Exercise description: Show every line that has the string "with" in it.

Information supplied:
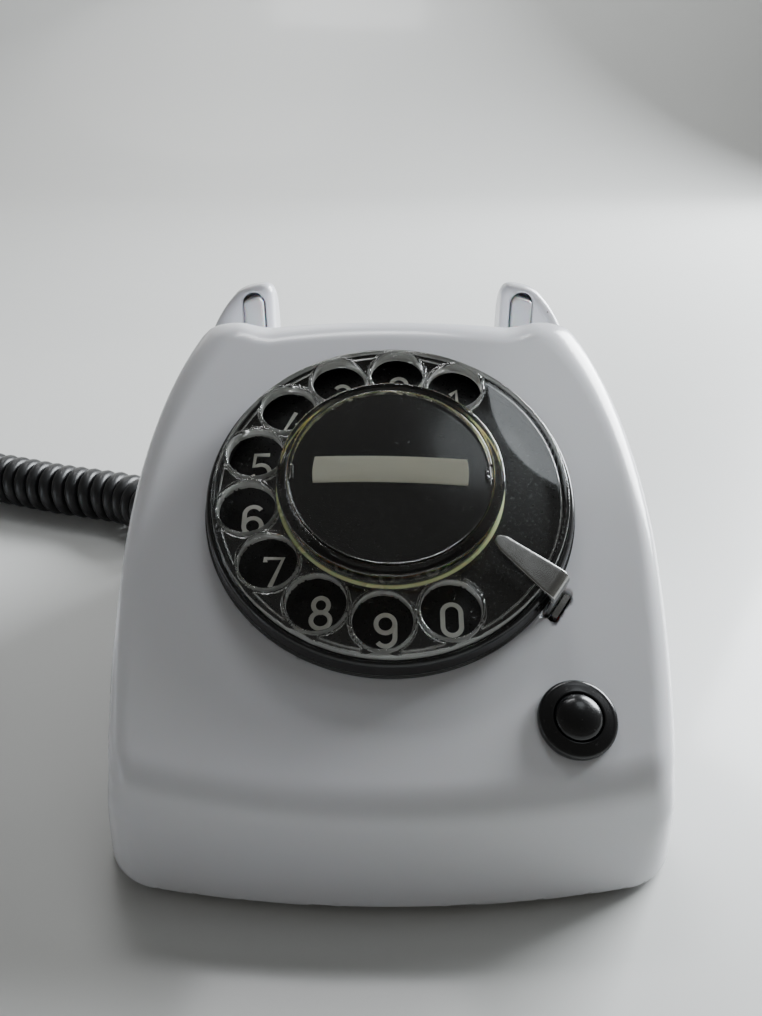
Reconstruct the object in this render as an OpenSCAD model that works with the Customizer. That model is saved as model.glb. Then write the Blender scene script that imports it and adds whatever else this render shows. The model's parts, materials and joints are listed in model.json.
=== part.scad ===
// Desk telephone with a rotary dial: wedge housing with a handset cradle, dial mechanism,
// hook switch, bell, earth button, coiled handset cord, handset and line cord.
// Millimetres, +Z up, +Y to the back. The origin is the centre of the footprint on the table.

/* [Housing] */
// Width at the foot of the housing
body_w = 131; // [122:1:150]
// Depth of the housing
body_d = 177; // [172:1:200]
// Gap between the table and the lower edge of the housing
foot_gap = 1.5; // [1:0.1:3]
// Wall thickness of the moulding
wall = 2.6; // [2:0.1:3.2]
// Height of the front lip above the lower edge
lip_h = 27; // [24:0.5:29]
// How far the lip leans back over its height
lip_lean = 1.5; // [0.5:0.1:3]
// Length over which the lip rounds into the deck
lip_blend = 5; // [3:0.5:8]
// Radius of the bowed front, seen from above
front_bow_r = 285; // [250:1:600]
// Radius of the bowed sides, seen from above
side_bow_r = 2500; // [1500:50:5000]
// Radius by which the deck's edges draw in towards the front
deck_bow_r = 310; // [200:5:500]
// Draft of the side walls in degrees
draft = 1; // [0.5:0.1:2]
// Radius of the front corners, seen from above
corner_r = 12.5; // [8:0.5:18]
// Radius of the edge between deck and sides
edge_r = 5.5; // [4:0.5:8]
// Radius of the rear corners, seen from above
rear_corner_r = 16; // [10:0.5:22]

/* [Deck and cradle] */
// Tilt of the dial deck from level in degrees
deck_tilt = 32; // [30:0.5:34]
// Length of the deck between the lip and the bezel of the dial
lip_gap = 27.4; // [26:0.1:30]
// Length of the deck between the bezel of the dial and the ridge
ridge_gap = 9.6; // [8:0.1:11]
// Radius where the deck turns into the ridge
ridge_r = 9.3; // [6:0.1:12]
// Width of the level top of the ridge
ridge_flat = 2; // [1:0.5:5]
// Radius of the cradle trough
trough_r = 17; // [16:0.5:18]
// Depth of the trough below the ridge
trough_depth = 25.2; // [22:0.1:26]
// Height of the horns above the ridge
horn_rise = 3.2; // [2:0.1:5]
// Gap between the two horns
horn_gap = 74; // [68:1:75]
// How much lower the ridge is beside the horns than at its ends
ridge_dip = 1.9; // [0.5:0.1:2.2]

/* [Dial] */
// Radius of the clear finger wheel
wheel_r = 42; // [40:0.5:42.5]
// Distance of the finger holes' centres from the wheel's edge
finger_inset = 8.1; // [7.8:0.1:9]
// Width of the web between two finger holes
finger_web = 1.8; // [1.4:0.1:3]
// Angle between neighbouring finger holes
finger_step = 25.74; // [25:0.01:27]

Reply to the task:
Reconstruct the object in this render as an OpenSCAD model that works with the Customizer. That model is saved as model.glb. Then write the Blender scene script that imports it and adds whatever else this render shows. The model's parts, materials and joints are listed in model.json.
// Desk telephone with a rotary dial: wedge housing with a handset cradle, dial mechanism,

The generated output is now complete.